A SAVEPOINT is a marker inside a transaction. You can roll back to it and keep the rest. An ORM's "nested transaction" is usually a SAVEPOINT under the hood.

ACID — what the four letters really mean

  • Atomicity — every operation in the transaction either all commits or all aborts. No partial state survives. The point of the transfer example above.
  • Consistency — a transaction moves the database from one valid state to another valid state. But this is NOT a promise that your business rules are correct. The DB only enforces declared constraints (FK, UNIQUE, CHECK, NOT NULL). A rule like "debit and credit amounts must match" is your code's job. The C in ACID is the most misunderstood letter.
  • Isolation — how much of each other's unfinished work concurrent transactions can see. You tune it with the isolation level. Half this guide is about this.
  • Durability — once COMMIT returns, the change survives a power loss. Most engines guarantee this by fsyncing a WAL (write-ahead log) to disk before returning from COMMIT.

In short — A and D are about "single-transaction reliability," C is about "constraints + your code," and I is about "how concurrency is handled." Most real-world bugs come from misunderstanding I.

Read anomalies — what weak isolation lets through

Abnormal results when two transactions T1 / T2 interleave. Each is shown as a 2-transaction interleaving.

1. Dirty read — reading uncommitted data

T1: BEGIN
T1: UPDATE accounts SET balance = 0 WHERE id = 1;  -- not committed yet
T2: BEGIN
T2: SELECT balance FROM accounts WHERE id = 1;      -- reads 0 (!)
T1: ROLLBACK                                         -- it was never 0
T2: -- decided based on a value that never existed

T2 read T1's unfinished, soon-to-be-rolled-back change. Never happens at Read Committed or above.

2. Non-repeatable read — same row, two different values

T1: BEGIN
T1: SELECT balance FROM accounts WHERE id = 1;  -- 100
T2: BEGIN; UPDATE accounts SET balance = 50 WHERE id = 1; COMMIT;
T1: SELECT balance FROM accounts WHERE id = 1;  -- 50 (same query, new value!)

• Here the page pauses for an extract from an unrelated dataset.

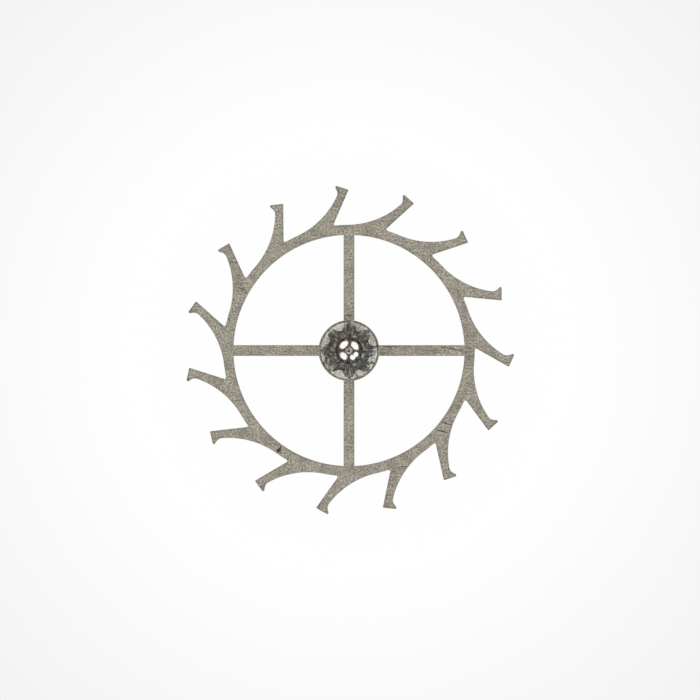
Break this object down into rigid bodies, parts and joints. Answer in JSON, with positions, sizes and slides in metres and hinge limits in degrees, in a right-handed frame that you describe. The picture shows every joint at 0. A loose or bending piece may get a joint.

T1 read the same row twice within one transaction and the value changed. Prevented at Repeatable Read and above.

3. Phantom read — the set of rows changes

T1: BEGIN
T1: SELECT count(*) FROM orders WHERE user_id = 42;  -- 3 rows
T2: BEGIN; INSERT INTO orders (user_id) VALUES (42); COMMIT;
T1: SELECT count(*) FROM orders WHERE user_id = 42;  -- 4 rows (a phantom appeared!)

Existing row values are unchanged, but a new row matching the predicate slipped in. Non-repeatable read is "a row's value changed"; a phantom is "the set of matching rows changed." Prevented at Serializable (and, in practice, by PostgreSQL's Repeatable Read too).

4. Write skew — each is right, together they're wrong

-- Rule: at least 1 doctor must stay on call (currently 2: Alice, Bob)
T1 (Alice): SELECT count(*) FROM doctors WHERE on_call = true;  -- 2, OK
T2 (Bob):   SELECT count(*) FROM doctors WHERE on_call = true;  -- 2, OK
T1: UPDATE doctors SET on_call = false WHERE name = 'Alice';
T2: UPDATE doctors SET on_call = false WHERE name = 'Bob';
T1: COMMIT;  T2: COMMIT;
-- Result: 0 on call. Both reasoned "one remains even if I leave."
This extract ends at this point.